Given the shortage of skilled workers, which demographic developments in Germany are set to exacerbate even further, the Executive Search Consultant considers it crucial to gain brownie points as an employer with a good management culture. A 2016 study published by Signium entitled “How to attract talent today!" revealed that the superior is the key player when the final decision on whether to approve or reject is made. Almost half the respondents cited personal chemistry with their future boss as the number one factor.
According to Westdorf, change management is one of the top priorities when it comes to clients’ present-day search profiles. “Amid a corporate environment of uncertainty, volatility and dynamism, managers need to be absolutely on board with the decision to change; something which also dictates the extent to which they can bring teams with them en route to such change,” she adds. According to Westdorf, the Novartis Group is a good example of a company negotiating ongoing change and maintaining its trajectory within rapidly changing markets. “Following an initial focus on patented medicines, Novartis went on to develop a total of six businesses, three of which remain intact to this day, with one more due to be floated on the stock market in the near future,” she says, and adds that a solution-oriented approach is also needed. “Where a successful company stands out is not only in terms of its products, but – above all – through its complementary individual services,” Westdorf explains, and says that nimble executives are those successfully nurturing their employees in this direction.

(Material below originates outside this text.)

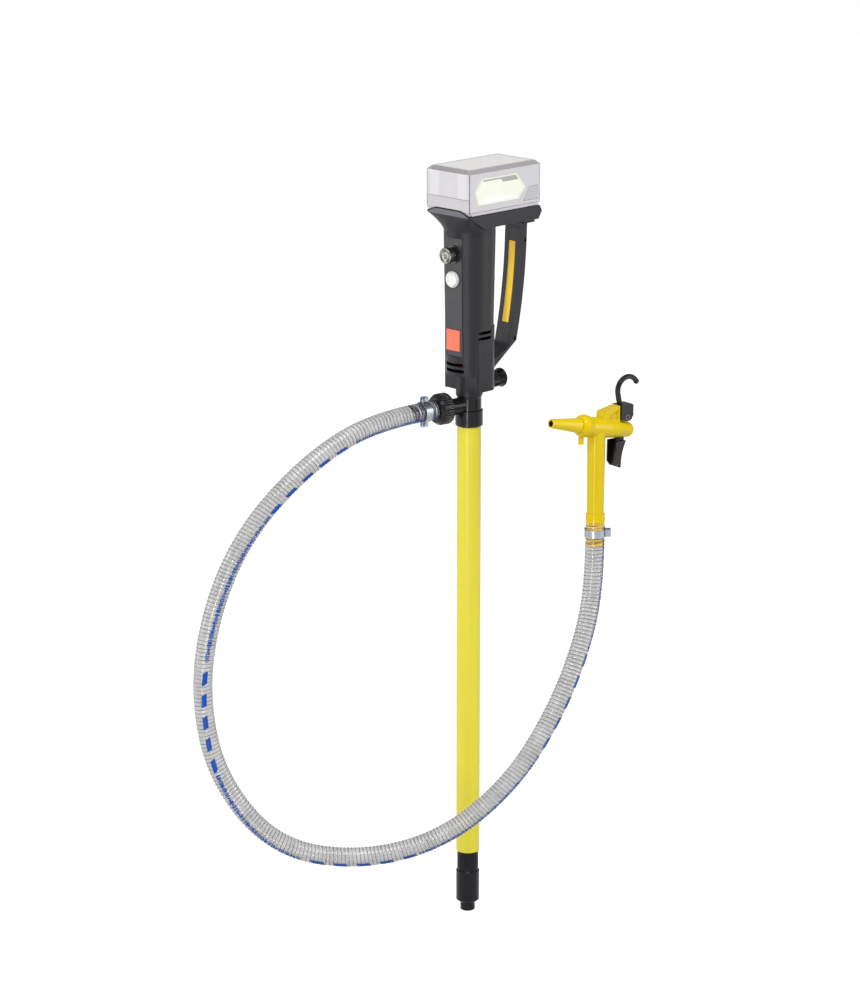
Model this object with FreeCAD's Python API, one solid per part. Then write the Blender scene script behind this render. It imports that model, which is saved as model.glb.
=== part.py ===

According to Westdorf this can only work if managers are visionaries, whereby each individual sees the bigger picture and understands exactly what they are doing and why, which brings home the significance of their work to them. “As it happens though, numerous bosses act as if within an ivory tower, failing to communicate and thus failing to convey the importance of performing such and such a task,” says Westdorf. Even so, anyone who succeeds in conveying why something is meaningful, supporting independence and self-starting and thus promoting personal development, including through regular constructive feedback, will have a head start when it comes to both sourcing and – above all – retaining the cream of the crop, Westdorf adds.
Angela Westdorf is a Managing Partner at Signium Germany's Cologne office. Angela has been working in executive search and leadership consulting since 1998. Early 2018 saw her promoted to Vice-Chair of Signium’s international board. Since 2003, her industry focus has been on life sciences and healthcare, with clients including pharmaceutical and medical technology companies, diagnostic companies, laboratory chains, biotech companies and private clinic operators. She specialises in filling both national and global management vacancies or internationally oriented managerial positions.
From 2013 to 2018, Angela Westdorf headed Signium’s Global Life Science Practice.